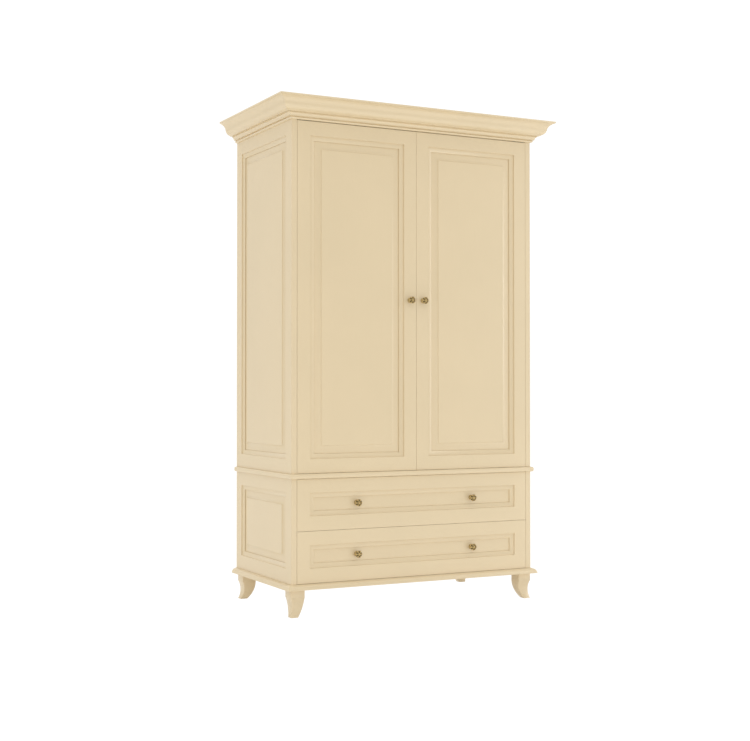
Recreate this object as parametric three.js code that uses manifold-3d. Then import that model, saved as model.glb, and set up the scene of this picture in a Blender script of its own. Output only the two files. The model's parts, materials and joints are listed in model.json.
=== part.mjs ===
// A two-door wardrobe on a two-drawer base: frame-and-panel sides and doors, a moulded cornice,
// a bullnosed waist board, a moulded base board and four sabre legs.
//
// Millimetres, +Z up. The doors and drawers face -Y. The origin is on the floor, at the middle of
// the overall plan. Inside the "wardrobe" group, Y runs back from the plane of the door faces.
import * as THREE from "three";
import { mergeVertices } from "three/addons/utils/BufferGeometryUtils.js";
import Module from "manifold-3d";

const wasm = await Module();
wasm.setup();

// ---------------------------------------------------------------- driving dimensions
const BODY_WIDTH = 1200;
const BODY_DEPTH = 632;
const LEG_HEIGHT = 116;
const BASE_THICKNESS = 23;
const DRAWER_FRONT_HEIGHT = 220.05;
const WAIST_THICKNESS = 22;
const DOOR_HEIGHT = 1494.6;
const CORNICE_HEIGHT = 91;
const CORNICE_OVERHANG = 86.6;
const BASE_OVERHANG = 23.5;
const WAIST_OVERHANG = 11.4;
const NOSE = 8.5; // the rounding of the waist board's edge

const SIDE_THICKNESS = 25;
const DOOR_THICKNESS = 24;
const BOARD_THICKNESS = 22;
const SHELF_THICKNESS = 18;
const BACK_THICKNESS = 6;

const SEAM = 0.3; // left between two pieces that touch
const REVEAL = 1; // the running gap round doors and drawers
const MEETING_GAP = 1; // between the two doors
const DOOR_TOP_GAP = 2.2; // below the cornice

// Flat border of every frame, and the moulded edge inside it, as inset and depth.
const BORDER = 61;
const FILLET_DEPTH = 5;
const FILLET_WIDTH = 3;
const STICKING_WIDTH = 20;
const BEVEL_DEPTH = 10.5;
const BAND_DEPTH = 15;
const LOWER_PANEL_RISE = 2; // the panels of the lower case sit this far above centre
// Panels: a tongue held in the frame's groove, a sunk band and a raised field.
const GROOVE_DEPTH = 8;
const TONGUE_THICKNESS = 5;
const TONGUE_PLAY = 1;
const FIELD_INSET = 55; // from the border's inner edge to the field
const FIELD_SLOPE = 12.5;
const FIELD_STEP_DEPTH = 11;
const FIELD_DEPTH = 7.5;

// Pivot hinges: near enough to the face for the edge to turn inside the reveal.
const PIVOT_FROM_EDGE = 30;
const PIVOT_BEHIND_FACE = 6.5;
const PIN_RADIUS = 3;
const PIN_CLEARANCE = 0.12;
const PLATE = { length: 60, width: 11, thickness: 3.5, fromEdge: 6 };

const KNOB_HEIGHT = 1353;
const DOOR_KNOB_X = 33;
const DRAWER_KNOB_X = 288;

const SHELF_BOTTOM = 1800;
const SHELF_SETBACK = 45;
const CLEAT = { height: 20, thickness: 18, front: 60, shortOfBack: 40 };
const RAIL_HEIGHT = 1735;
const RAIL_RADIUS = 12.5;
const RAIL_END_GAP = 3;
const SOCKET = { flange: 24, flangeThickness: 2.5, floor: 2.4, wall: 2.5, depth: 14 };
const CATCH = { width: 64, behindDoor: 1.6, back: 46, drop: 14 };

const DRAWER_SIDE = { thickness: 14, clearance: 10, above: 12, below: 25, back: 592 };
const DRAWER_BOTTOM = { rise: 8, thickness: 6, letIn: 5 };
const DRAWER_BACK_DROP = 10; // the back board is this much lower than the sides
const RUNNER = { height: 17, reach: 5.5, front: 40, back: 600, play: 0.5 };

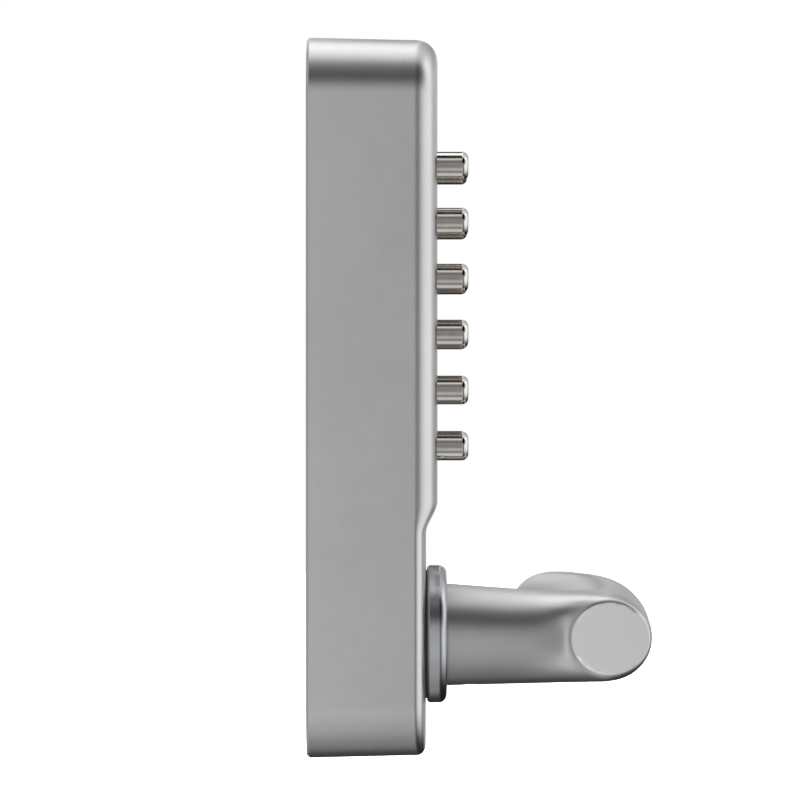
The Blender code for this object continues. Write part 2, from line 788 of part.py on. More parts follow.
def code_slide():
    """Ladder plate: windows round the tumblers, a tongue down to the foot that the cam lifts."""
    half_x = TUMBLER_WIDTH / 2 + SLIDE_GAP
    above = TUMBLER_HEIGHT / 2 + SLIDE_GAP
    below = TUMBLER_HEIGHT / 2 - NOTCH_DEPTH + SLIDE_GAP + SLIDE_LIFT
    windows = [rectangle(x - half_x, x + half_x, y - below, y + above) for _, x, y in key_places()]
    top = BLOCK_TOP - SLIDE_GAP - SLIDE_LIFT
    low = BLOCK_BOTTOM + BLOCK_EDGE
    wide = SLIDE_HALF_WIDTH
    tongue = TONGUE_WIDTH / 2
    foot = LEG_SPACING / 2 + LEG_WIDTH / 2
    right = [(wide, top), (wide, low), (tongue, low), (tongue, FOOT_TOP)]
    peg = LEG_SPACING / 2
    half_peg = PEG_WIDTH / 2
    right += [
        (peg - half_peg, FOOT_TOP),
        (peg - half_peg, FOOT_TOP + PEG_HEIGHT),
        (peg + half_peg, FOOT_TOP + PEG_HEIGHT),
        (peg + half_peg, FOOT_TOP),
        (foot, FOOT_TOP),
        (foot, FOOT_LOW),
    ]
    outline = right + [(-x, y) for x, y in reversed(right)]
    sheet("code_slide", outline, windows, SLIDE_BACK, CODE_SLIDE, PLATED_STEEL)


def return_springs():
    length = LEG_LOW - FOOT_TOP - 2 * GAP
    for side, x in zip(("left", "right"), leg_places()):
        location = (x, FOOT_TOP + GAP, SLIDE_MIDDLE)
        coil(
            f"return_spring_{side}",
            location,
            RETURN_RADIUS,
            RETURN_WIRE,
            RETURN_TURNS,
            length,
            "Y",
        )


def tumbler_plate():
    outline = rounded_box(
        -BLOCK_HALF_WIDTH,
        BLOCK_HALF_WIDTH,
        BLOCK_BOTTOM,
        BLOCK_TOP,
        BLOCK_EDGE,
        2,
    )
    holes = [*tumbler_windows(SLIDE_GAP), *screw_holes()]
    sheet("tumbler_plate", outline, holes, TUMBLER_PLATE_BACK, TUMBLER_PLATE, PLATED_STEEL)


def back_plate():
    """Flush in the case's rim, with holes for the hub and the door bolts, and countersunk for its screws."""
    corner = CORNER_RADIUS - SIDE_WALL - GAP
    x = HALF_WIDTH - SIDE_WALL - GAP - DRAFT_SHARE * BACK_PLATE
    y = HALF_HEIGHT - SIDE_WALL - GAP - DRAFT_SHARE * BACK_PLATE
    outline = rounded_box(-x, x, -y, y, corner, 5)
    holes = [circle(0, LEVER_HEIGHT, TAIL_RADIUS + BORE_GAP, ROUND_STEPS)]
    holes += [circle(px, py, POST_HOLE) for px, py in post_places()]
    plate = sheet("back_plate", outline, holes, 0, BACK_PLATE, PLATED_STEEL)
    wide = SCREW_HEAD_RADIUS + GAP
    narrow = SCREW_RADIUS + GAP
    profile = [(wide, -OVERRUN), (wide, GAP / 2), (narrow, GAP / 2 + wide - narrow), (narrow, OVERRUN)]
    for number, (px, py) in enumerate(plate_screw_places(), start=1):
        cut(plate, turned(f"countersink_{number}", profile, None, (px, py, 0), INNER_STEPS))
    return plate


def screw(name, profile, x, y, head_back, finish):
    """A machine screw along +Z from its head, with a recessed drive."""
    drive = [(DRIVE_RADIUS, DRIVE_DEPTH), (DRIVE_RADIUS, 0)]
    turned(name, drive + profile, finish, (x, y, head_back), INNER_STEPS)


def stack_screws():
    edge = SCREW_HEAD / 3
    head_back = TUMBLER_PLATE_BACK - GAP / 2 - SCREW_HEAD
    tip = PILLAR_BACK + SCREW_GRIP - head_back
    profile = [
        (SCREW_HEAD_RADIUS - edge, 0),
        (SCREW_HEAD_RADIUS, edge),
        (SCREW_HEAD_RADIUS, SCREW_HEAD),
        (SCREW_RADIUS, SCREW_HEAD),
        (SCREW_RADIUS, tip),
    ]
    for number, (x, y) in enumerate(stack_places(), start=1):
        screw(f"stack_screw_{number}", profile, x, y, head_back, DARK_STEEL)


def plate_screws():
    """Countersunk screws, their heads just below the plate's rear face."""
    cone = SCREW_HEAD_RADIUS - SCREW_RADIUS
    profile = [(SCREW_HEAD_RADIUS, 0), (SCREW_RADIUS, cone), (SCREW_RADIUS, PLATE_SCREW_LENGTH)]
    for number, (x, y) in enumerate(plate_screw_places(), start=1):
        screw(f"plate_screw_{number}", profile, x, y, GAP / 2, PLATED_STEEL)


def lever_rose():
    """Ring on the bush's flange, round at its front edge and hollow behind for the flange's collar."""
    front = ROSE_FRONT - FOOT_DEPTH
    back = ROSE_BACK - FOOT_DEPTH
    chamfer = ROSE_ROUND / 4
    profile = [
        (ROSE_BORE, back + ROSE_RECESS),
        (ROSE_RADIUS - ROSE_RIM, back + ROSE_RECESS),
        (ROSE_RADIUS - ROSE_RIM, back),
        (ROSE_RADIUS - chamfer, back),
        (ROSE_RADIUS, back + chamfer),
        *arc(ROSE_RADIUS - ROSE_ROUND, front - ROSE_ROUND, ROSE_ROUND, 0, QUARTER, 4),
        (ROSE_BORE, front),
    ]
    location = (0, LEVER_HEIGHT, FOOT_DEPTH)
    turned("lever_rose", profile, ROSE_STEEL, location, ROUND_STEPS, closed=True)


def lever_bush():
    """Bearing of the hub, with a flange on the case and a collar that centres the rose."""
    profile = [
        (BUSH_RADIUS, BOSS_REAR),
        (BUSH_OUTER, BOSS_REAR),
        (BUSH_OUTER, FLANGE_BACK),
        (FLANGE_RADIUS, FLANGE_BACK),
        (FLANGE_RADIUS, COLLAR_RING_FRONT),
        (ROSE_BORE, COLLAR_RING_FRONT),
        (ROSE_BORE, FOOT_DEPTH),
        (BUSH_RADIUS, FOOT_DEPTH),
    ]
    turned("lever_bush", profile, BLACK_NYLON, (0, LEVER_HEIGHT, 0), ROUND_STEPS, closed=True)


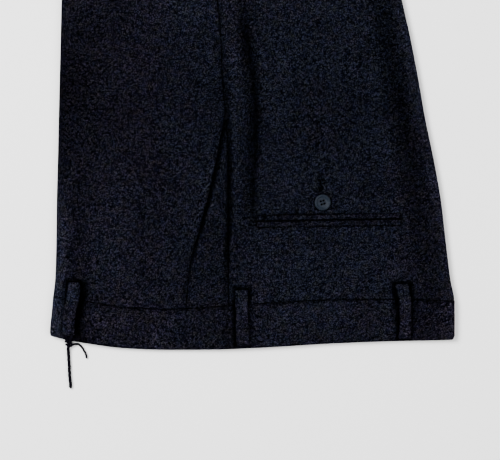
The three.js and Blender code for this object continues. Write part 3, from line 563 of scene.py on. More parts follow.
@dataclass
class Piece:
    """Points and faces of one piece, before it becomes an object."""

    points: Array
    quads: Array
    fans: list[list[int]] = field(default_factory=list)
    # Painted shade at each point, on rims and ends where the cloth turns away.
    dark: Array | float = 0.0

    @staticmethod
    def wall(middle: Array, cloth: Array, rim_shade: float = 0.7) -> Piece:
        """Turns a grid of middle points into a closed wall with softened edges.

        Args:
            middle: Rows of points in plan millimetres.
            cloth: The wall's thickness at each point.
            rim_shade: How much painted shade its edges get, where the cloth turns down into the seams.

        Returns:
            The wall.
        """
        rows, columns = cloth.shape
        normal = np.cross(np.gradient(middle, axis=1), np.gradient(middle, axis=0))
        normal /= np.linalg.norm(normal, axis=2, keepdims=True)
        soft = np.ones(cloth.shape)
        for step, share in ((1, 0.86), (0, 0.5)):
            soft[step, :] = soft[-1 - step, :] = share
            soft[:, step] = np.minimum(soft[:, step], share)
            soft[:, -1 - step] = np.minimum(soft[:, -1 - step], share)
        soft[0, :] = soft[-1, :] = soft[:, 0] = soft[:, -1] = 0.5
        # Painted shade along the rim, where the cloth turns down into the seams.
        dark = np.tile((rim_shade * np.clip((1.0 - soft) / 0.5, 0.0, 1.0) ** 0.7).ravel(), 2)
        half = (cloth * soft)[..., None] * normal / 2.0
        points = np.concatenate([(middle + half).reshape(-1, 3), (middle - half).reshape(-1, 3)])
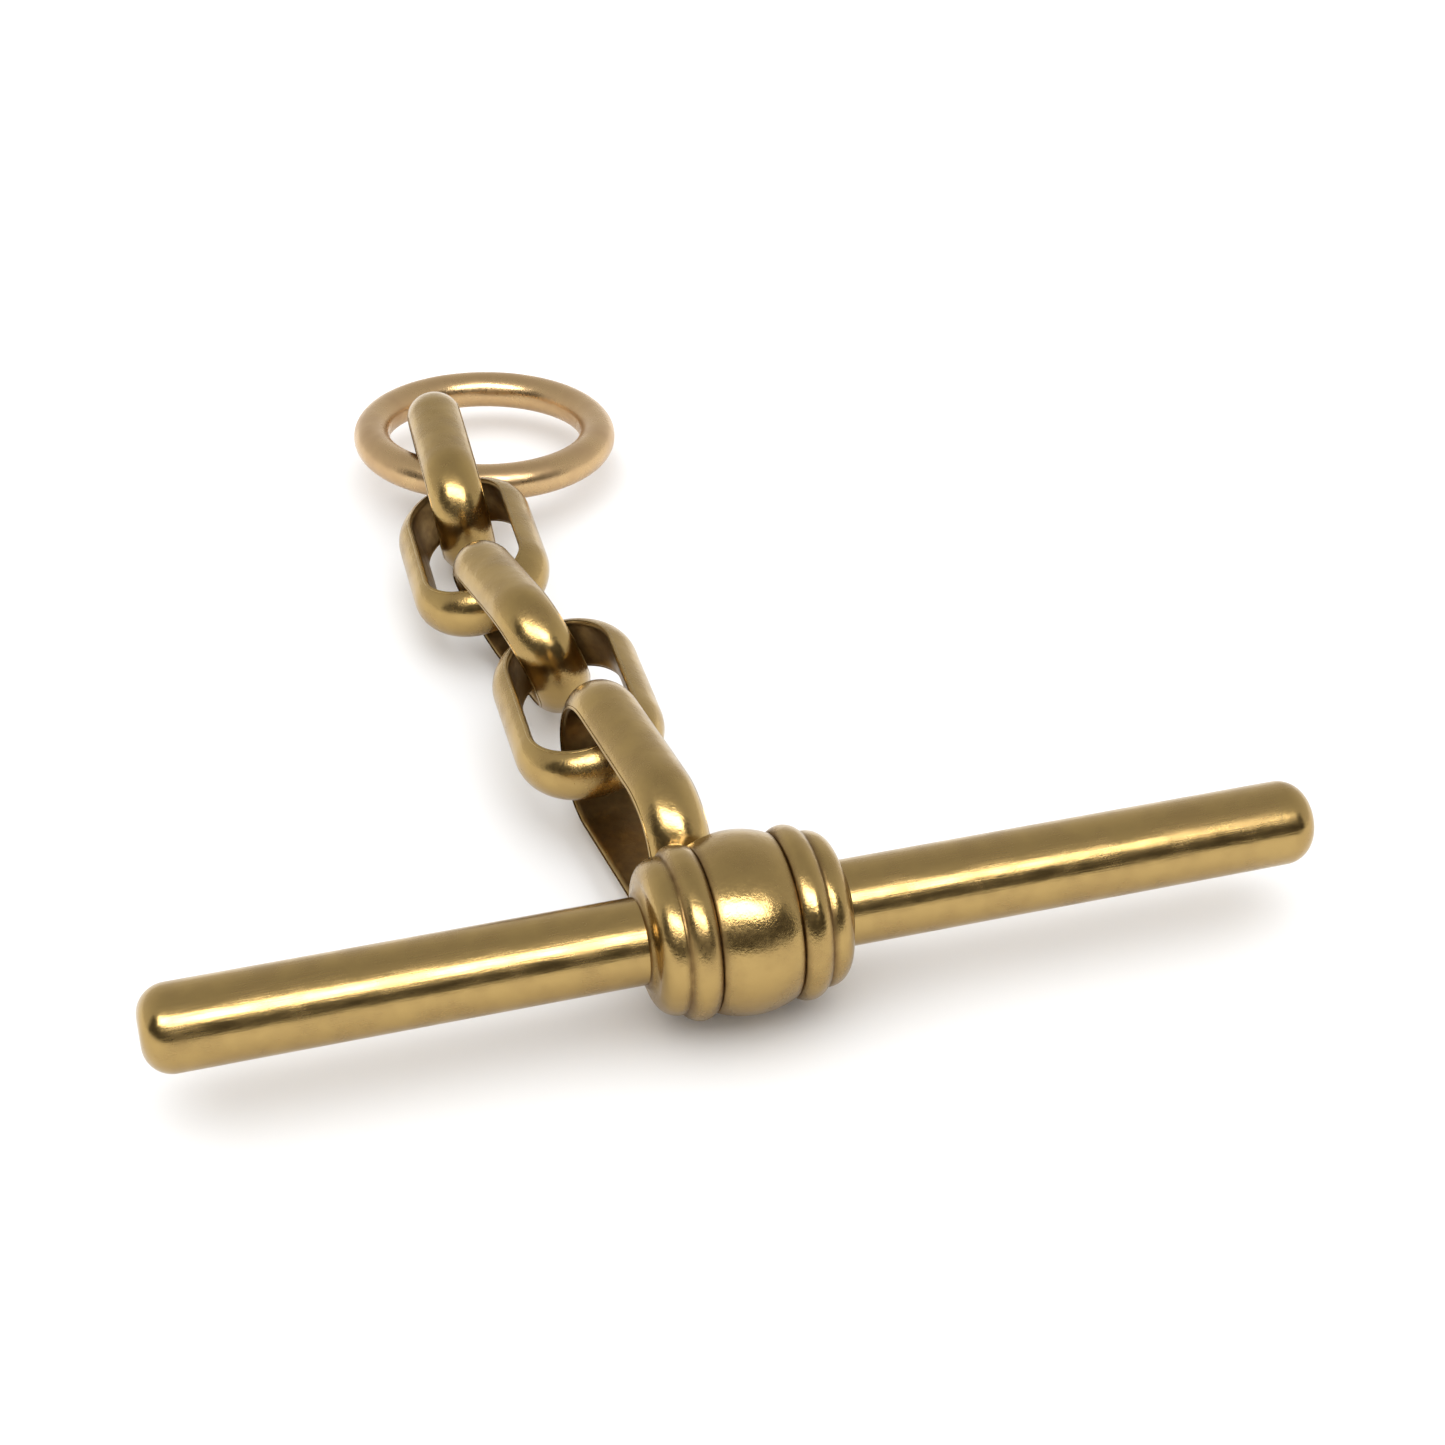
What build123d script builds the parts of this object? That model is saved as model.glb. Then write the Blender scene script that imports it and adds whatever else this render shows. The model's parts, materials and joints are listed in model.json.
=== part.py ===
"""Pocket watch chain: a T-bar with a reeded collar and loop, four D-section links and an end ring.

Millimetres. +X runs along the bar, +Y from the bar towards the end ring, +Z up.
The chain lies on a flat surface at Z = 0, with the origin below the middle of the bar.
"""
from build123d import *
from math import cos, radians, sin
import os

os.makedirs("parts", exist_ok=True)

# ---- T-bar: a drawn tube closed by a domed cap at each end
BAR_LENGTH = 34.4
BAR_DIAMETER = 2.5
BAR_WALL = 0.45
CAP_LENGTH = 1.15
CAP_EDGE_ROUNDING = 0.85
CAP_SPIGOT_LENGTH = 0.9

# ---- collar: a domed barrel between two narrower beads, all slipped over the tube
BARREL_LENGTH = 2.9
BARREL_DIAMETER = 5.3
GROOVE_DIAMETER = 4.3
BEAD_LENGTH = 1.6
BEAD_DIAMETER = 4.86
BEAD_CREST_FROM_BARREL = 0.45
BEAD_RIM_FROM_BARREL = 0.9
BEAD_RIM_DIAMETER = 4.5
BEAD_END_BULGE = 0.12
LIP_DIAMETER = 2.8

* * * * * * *

■ Task description
In the records shown above, how many lines include the word "continues"? Answer with the number only.

■ Output below
2